Mason's up for the Leeds Cup again!

22 Jul 15

2407NorthBenMason

When Ben Mason finally had his name etched on the Leeds Cup last year he achieved a lifelong ambition.

And if he retains professional golf's oldest trophy at Moortown next week he will be become the 100th winner of a tournament inaugurated in 1902.

"It's the biggest we play for in the region but it's great to win it in any year," said Mason, 38, who coaches at Rotherham club Waterfront Golf.

"Moortown is in an area I grew up in and I spent a lot of time there as a youngster so I'm looking forward to going back.

"I used to watch the Leeds Cup as a lad and I set my sights on winning it when I came off the tour five years ago.

"It would be great to defend it but there are a lot of other fine players in the field in better form than I am in the Yorkshire area including Iain Pyman and James Freeman.

"I also note that Garry Houston, the 2012 winner, has captured the Welsh National PGA Championship, the Cheshire & North Wales Open and Mercedes-Benz International pro-am in Abu Dhabi already this season so no doubt he'll be in contention again.

"Hopefully, the Leeds Cup will inspire me to up my game. I've not been playing much recently because of my teaching commitments and looking after my 17-month only son Billy. My wife Joanna is a teacher who has just started school holidays so I will get more time to play a bit more."

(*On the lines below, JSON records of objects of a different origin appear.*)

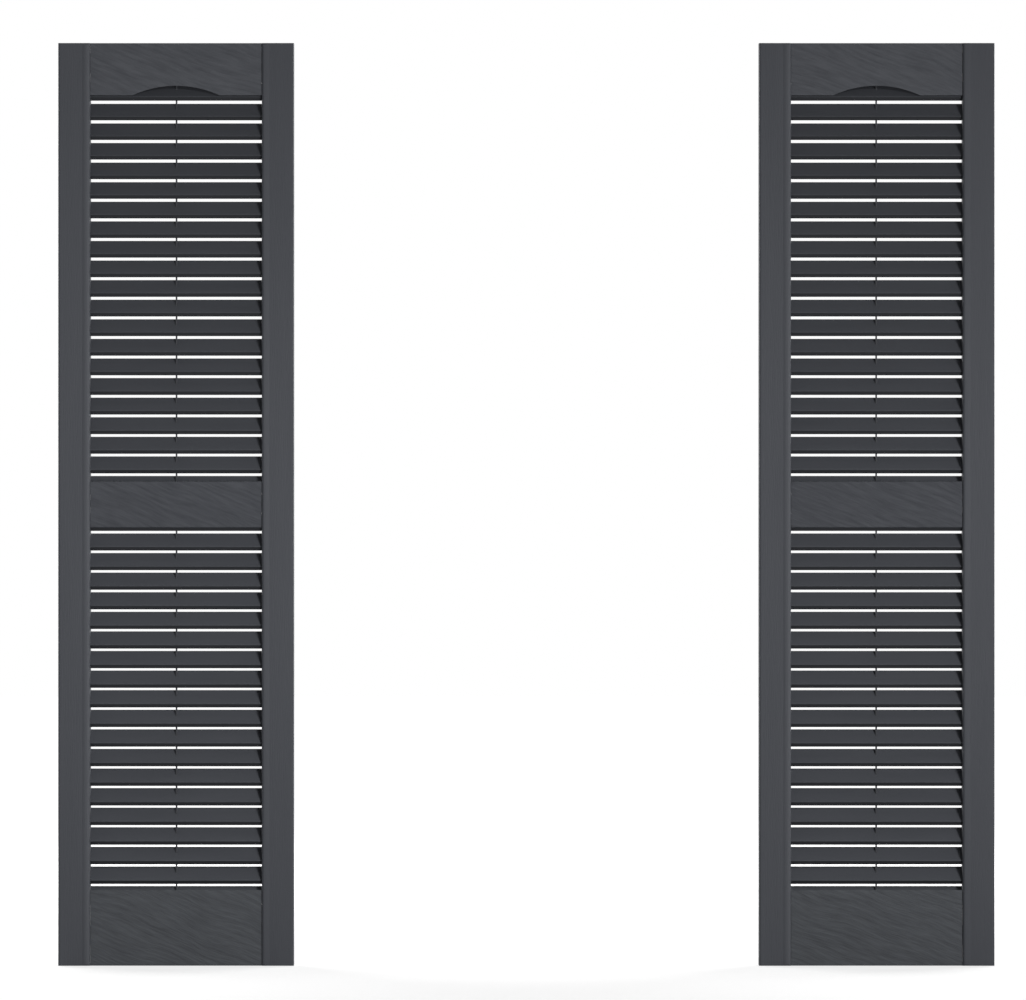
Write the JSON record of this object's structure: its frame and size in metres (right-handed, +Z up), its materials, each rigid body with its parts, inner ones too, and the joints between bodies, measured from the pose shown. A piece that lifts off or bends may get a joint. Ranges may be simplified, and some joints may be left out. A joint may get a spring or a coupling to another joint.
{
  "type": "louvred shutters",
  "caption": "Matching exterior window shutters with fixed open louvres between raised stiles, a mid rail and a shallow arch in the top rail.",
  "frame": {"origin": "midway between the two shutters, at their bottom edge, in the middle of their depth", "axes": "+X to the right as seen from the front, +Y back towards the wall, +Z up"},
  "size_m": [1.2116, 0.0254, 1.1938],
  "materials": {
    "stile_plastic": "satin dark grey with a fine upright wood grain",
    "rail_plastic": "satin dark grey with a slanting embossed wood grain",
    "louvre_plastic": "smooth satin dark grey"
  },
  "bodies": {
    "root": {"left_shutter_left_stile": "stile_plastic", "left_shutter_right_stile": "stile_plastic", "left_shutter_top_rail": "rail_plastic", "left_shutter_upper_louvre_panel": "louvre_plastic", "left_shutter_mid_rail": "rail_plastic", "left_shutter_lower_louvre_panel": "louvre_plastic", "left_shutter_bottom_rail": "rail_plastic", "right_shutter_left_stile": "stile_plastic", "right_shutter_right_stile": "stile_plastic", "right_shutter_top_rail": "rail_plastic", "right_shutter_upper_louvre_panel": "louvre_plastic", "right_shutter_mid_rail": "rail_plastic", "right_shutter_lower_louvre_panel": "louvre_plastic", "right_shutter_bottom_rail": "rail_plastic"}
  },
  "joints": []
}
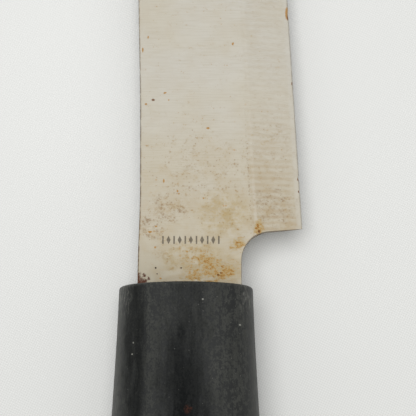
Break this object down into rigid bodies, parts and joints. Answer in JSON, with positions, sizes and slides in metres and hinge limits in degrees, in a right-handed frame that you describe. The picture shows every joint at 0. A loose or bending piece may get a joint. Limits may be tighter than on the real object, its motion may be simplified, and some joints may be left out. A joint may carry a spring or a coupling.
{
  "type": "chef knife",
  "caption": "Narrow single-bevel kitchen knife with a stepped neck and square heel, its hidden tang bonded and pinned inside a worn black oval moulded handle.",
  "frame": {"origin": "where the handle's centre line meets its front face, on the plane of the blade's flat back", "axes": "+Y from the handle to the tip, +X from the spine to the cutting edge, +Z out of the ground face"},
  "size_m": [0.0398, 0.3517, 0.0254],
  "materials": {
    "blade_steel": "dull satin stainless sheet with fine crosswise grinding lines on the bevel, brown stains and rust spots near the heel and neck",
    "handle_resin": "black moulded resin, worn half dull, with lengthwise scuffs and greyed rims",
    "seal_resin": "set dark resin, dull",
    "core_plastic": "plain moulded plastic, as it leaves the mould",
    "pin_steel": "drawn steel rod",
    "adhesive": "cured amber epoxy",
    "cap_resin": "black moulded resin, worn dull on its rounded rim"
  },
  "bodies": {
    "root": {"blade": "blade_steel", "handle": "handle_resin", "neck_seal": "seal_resin", "tang_holder": "core_plastic", "tang_pins": "pin_steel", "tang_adhesive": "adhesive", "butt_cap": "cap_resin"}
  },
  "joints": []
}
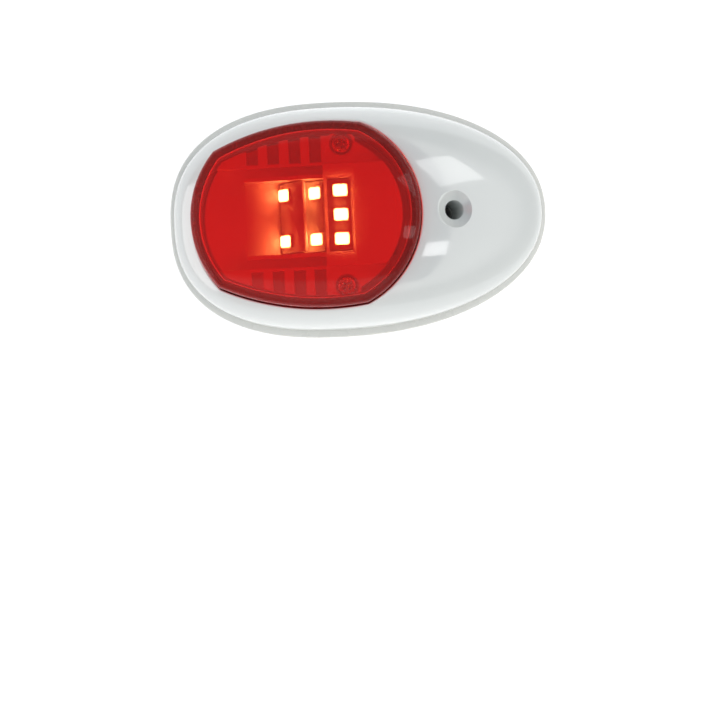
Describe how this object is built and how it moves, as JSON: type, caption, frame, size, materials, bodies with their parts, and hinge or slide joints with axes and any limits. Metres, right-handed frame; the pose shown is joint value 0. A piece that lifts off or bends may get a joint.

Other past winners in the 160-strong field, when two days of action begin on July 29, include Paul Carman (1992), Gordon Brand (1998), Jonathan Cheetham (2003), Simon Edwards (2005), John Wells (2007) Steve Parry (2010), David Smith (2011), Garry Houston (2012) and Nick Ludwell (2013).

PGA North secretary Graham Maly said: "This is truly a unique tournament.

"The cup was presented to the PGA on its formation in 1901 by the Lord Mayor of Leeds to be competed for annually by professional golfers. Open champion Harry Vardon was the first to have his name inscribed on it at Cobble Hall.

"Moortown also hosted the first Ryder Cup on British soil in 1929 and since then most of the country's top amateur competitions so there's a lot of history attached to the club."